START Exercise inputs

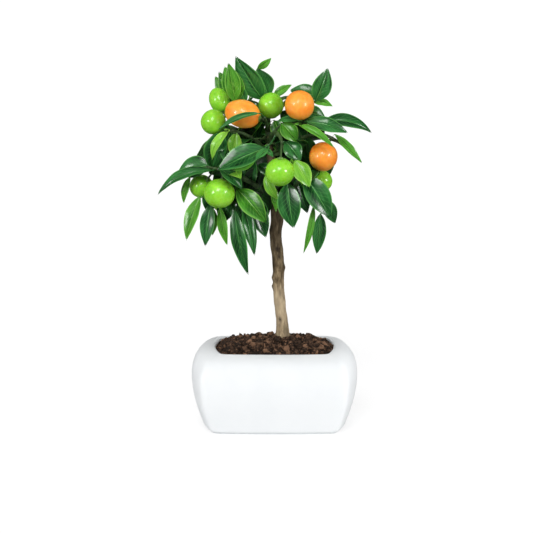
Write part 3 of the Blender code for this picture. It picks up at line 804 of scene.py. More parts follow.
# The leaves past the CAD model's number of pieces: foot and tip of the blade, width, the way the
# upper side looks, bow, age and tone
MORE_LEAVES = {
    "new_leaf_top": ((-17, 12, 360), (-3, 10, 371.5), 8, (-0.3, -0.8, -0.5), 2, GROWN, 0.9),
    "new_leaf_crown": ((-1, 6, 333), (17.5, 4, 345.5), 9, (0.2, -0.8, 0.6), 2, GROWN, 0.8),
    "leaf_behind_orange": ((44, -6, 335), (15, -2, 341), 19, (0.0, -0.8, 0.5), 2, OLD, 0.5),
    "new_leaf_right": ((38, -12, 331), (58, -12, 326.5), 10, (0.0, -0.6, 0.8), 2, GROWN, 0.9),
    "leaf_right_thin": ((60, -14, 298.5), (87.5, -18, 269.5), 9, (0.5, -0.8, 0.2), 2, GROWN, 0.6),
    "new_leaf_left": ((-38, -24, 302), (-42, -30, 278), 14, (0.0, 1.0, 0.0), -1, YOUNG, 0.2),
    # leaf_front_tip and leaf_front_pale lie where pale sheen shows; their light tones are partly
    # painted sheen
    "leaf_front_tip": ((-7, -50, 291), (-19, -60, 281.5), 9, (-0.1, -0.5, 0.9), 1, OLD, 0.9),
    "leaf_front_pale": ((-11, -44, 290), (-1, -48, 282), 7, (0.3, -0.6, 0.8), 1, OLD, 0.9),
    "leaf_left_lower": ((-19, -50, 281), (-41, -56, 270), 9, (0.1, -0.9, -0.4), 2, GROWN, 0.9),
    "leaf_left_shade": ((-64, -8, 266), (-97, 2, 256), 24, (-0.2, -0.8, 0.6), 3, OLD, 0.5),
    "new_leaf_far_left": ((-84, -14, 255), (-90.5, -14, 228), 9, (-0.6, -0.8, 0.1), 3, GROWN, 0.8),
    "leaf_low_thin": ((-54, -18, 225), (-47, -24, 187), 11, (-0.4, -0.9, 0.1), 2, GROWN, 0.7),
    "leaf_low_second": ((-61, -15, 223), (-62, -18, 196), 9, (0.3, -0.9, 0.1), 2, GROWN, 0.4),
    "leaf_low_small": ((-41, -12, 232), (-45, -16, 213), 10, (-0.3, -0.9, 0.2), 2, OLD, 0.6),
    "leaf_under_middle": ((-20, -8, 226), (-8.5, -14, 193), 18, (0.2, -0.9, 0.2), 2, OLD, 0.1),
    "new_leaf_front": ((-9, -40, 262), (4, -46, 238.5), 12, (-0.6, -0.8, 0.2), 3, YOUNG, 0.3),
    "leaf_front_thin": ((-2, -36, 252), (1.5, -43, 225), 8, (0.3, -0.9, 0.1), 2, GROWN, 0.8),
    "leaf_low_right_shade": ((50, -20, 234), (60.5, -18, 208.5), 14, (0.1, -0.9, 0.3), 2, OLD, 0.5),
    "leaf_right_low_thin": ((39, -30, 230), (28.5, -35, 181), 8, (0.5, -0.9, 0.1), 3, GROWN, 0.6),
    "leaf_right_strip": ((17, -38, 278), (30, -40, 247), 5, (-0.3, -0.9, 0.3), -2, YOUNG, 0.3),
    "leaf_centre_bright": ((7, -26, 312), (22.5, -32, 294), 18, (0.3, -0.9, 0.3), 2, GROWN, 0.5),
    "leaf_centre_flat": ((3, -24, 314), (28, -34, 316), 11, (0.0, -0.4, 0.9), 2, OLD, 0.9),
    "leaf_centre_shade": ((0, -12, 312), (7, -16, 295), 15, (0.0, -1.0, 0.2), 1, GROWN, 0.0),
    "leaf_centre_low": ((11, -26, 293), (26, -32, 275), 19, (0.2, -0.9, 0.4), 3, OLD, 0.6),
    # this leaf takes the darkened SHADED colours: painted shade
    "leaf_right_shade": ((30, -6, 295), (35, -3, 266), 20, (0.0, -1.0, 0.2), 2, SHADED, 0.6),
    "new_leaf_upper": ((-37, -5, 331), (-36, -6, 367), 14, (0.4, -0.8, 0.2), 2, GROWN, 0.5),
    "leaf_upper_thin": ((-29, -3, 329), (-34, -4, 348), 10, (-0.3, -0.9, 0.1), 1, OLD, 0.7),
    "leaf_right_gloss": ((27, -17, 322), (51, -25, 317), 17, (0.1, -0.7, 0.7), 2, OLD, 0.6),
    "leaf_centre_dark": ((21, -14, 309), (30, -10, 291), 15, (0.1, -1.0, 0.1), 2, OLD, 0.1),
    "leaf_inner_strip": ((22, -8, 252), (33, -10, 217), 17, (0.1, -1.0, 0.2), 2, OLD, 0.0),
    "new_leaf_between": ((-38, 20, 326), (-50, 26, 360), 19, (0.1, -0.9, 0.2), 2, GROWN, 0.5),
    "new_leaf_fill": ((-36, 23, 322), (-56, 29, 354), 19, (-0.1, -0.9, 0.2), 1, GROWN, 0.3),
    "new_leaf_low": ((-36, -2, 330), (-38, -10, 362), 13, (0.3, -0.9, 0.2), 2, GROWN, 0.3),
    "leaf_low_fill": ((-34, -10, 232), (-26, -12, 202), 18, (0.1, -1.0, 0.1), 2, OLD, 0.2),
    "leaf_low_fill_left": ((-46, -8, 236), (-52, -10, 206), 18, (-0.1, -1.0, 0.1), 2, OLD, 0.1),
    "leaf_low_fill_right": ((-16, -6, 232), (-12, -8, 200), 16, (0.1, -1.0, 0.1), 2, OLD, 0.1),
    "leaf_low_fill_far": ((-62, -6, 244), (-66, -8, 216), 16, (-0.2, -1.0, 0.1), 2, OLD, 0.2),
    # leaf_middle_gloss and leaf_left_gloss lie where pale sheen shows; their light tones are partly
    # painted sheen
    "leaf_middle_gloss": ((-22, -36, 292), (-8, -42, 281), 9, (0.3, -0.6, 0.7), 1, OLD, 0.8),
    "leaf_middle_shade": ((-16, -34, 272), (-2, -38, 262), 12, (0.2, -0.8, 0.5), 1, OLD, 0.3),
    "leaf_left_gloss": ((-46, -18, 294), (-58, -20, 282), 13, (-0.2, -0.7, 0.6), 1, OLD, 0.7),
    # shaded leaves deep in the crown, behind all of these, in the darkened SHADED colours: painted
    # shade
    "inner_leaf_1": ((-30, 4, 300), (-52, 0, 272), 24, (-0.2, -1.0, 0.2), 3, SHADED, 0.0),
    "inner_leaf_2": ((-12, 6, 286), (-40, 2, 276), 22, (0.0, -1.0, 0.3), 3, SHADED, 0.0),
    "inner_leaf_3": ((-8, 8, 274), (-36, 4, 256), 24, (0.1, -1.0, 0.2), 3, SHADED, 0.1),
    "inner_leaf_4": ((-14, 0, 262), (-30, -4, 232), 22, (-0.2, -1.0, 0.1), 3, SHADED, 0.0),
    "inner_leaf_5": ((-4, 4, 266), (-14, -2, 228), 20, (0.2, -1.0, 0.2), 3, SHADED, 0.1),
    "inner_leaf_6": ((-34, -4, 252), (-48, -8, 222), 20, (-0.1, -1.0, 0.2), 3, SHADED, 0.1),
    "inner_leaf_7": ((-24, 2, 240), (-16, -4, 208), 18, (0.1, -1.0, 0.1), 3, SHADED, 0.0),
    "inner_leaf_8": ((-20, 8, 300), (-40, 10, 290), 16, (0.0, -0.9, 0.4), 2, SHADED, 0.1),
    "inner_leaf_9": ((6, 6, 278), (30, 2, 262), 22, (0.0, -1.0, 0.3), 3, SHADED, 0.0),
    "inner_leaf_10": ((10, 4, 262), (26, -2, 236), 24, (0.1, -1.0, 0.2), 3, SHADED, 0.0),
    "inner_leaf_11": ((28, 0, 272), (44, -4, 252), 22, (0.1, -1.0, 0.2), 3, SHADED, 0.1),
    "inner_leaf_12": ((22, 4, 300), (44, 0, 292), 20, (0.0, -1.0, 0.3), 3, SHADED, 0.0),
    "inner_leaf_13": ((34, 2, 250), (40, -4, 222), 20, (0.1, -1.0, 0.1), 3, SHADED, 0.0),
    "inner_leaf_14": ((2, 0, 296), (16, -4, 276), 18, (0.2, -1.0, 0.2), 2, SHADED, 0.1),
    "inner_leaf_15": ((2, -4, 250), (14, -8, 224), 20, (0.0, -1.0, 0.2), 2, SHADED, 0.0),
    "inner_leaf_16": ((-44, 2, 266), (-66, -2, 256), 20, (-0.1, -0.9, 0.4), 3, SHADED, 0.2),
    "inner_leaf_18": ((-18, 0, 250), (-6, -6, 214), 20, (0.1, -1.0, 0.1), 3, SHADED, 0.3),
    "inner_leaf_19": ((-40, 0, 262), (-62, -4, 246), 20, (-0.1, -1.0, 0.3), 3, SHADED, 0.4),
    "inner_leaf_17": ((32, -2, 312), (50, -6, 296), 18, (0.2, -0.9, 0.3), 2, SHADED, 0.1),
    "inner_leaf_20": ((6, 12, 316), (26, 10, 302), 16, (0.0, -1.0, 0.2), 2, SHADED, 0.2),
}
CAD_LEAVES = sorted(n for n in nodes if n.startswith("leaf_"))

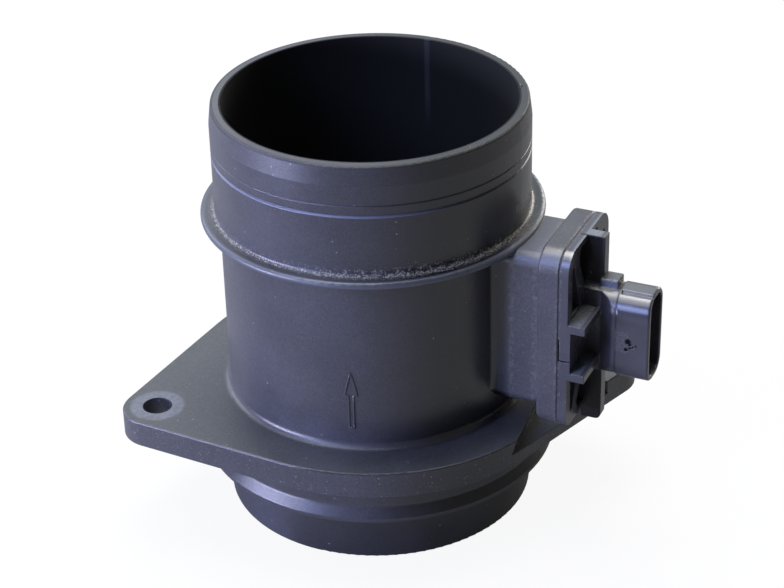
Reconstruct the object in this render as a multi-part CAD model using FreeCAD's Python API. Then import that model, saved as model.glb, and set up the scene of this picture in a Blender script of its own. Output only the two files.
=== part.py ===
import FreeCAD, Part
import math
import os

# A flange-mounted mass airflow sensor: a moulded duct, and a plug-in sensor that reaches into it.
# The duct's axis is Z. The origin is on that axis, in the lower face of the mounting flange.
# +X points along the plug-in sensor, out of its electrical connector. All sizes are in millimetres.

V = FreeCAD.Vector

# Duct
BORE_R = 38.35
DUCT_WALL = 2.1
SPIGOT_WALL = 3.4
SPIGOT_DEPTH = 26.2
OUTLET_Z = 89.0
HOSE_WALL = 3.3
HOSE_GROOVE_Z = 75.3
HOSE_GROOVE_DEPTH = 0.4
GROOVE_Z = 78.5
GROOVE_WIDTH = 0.5
GROOVE_DEPTH = 0.25
GROOVE_EDGE_ROUND = 0.1
LEAD_IN_LENGTH = 5.3
LEAD_IN_DROP = 0.65
LEAD_IN_ROUND = 1.0
RIM_ROUND = 0.5
BORE_LIP_ROUND = 0.2
SPIGOT_LIP_ROUND = 0.4
GRILLE_LIP_ROUND = 0.3
COLLAR_Z = 57.0
COLLAR_THICK = 2.0
COLLAR_REACH = 4.95
COLLAR_EDGE_ROUND = 0.96
DUCT_FOOT_ROUND = 1.8
COLLAR_FOOT_ROUND = 0.8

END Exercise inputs

■ What is needed: From the entries above, copy every line where the word "import" shows up.

■ Correct response:
Reconstruct the object in this render as a multi-part CAD model using FreeCAD's Python API. Then import that model, saved as model.glb, and set up the scene of this picture in a Blender script of its own. Output only the two files.
import FreeCAD, Part
import math
import os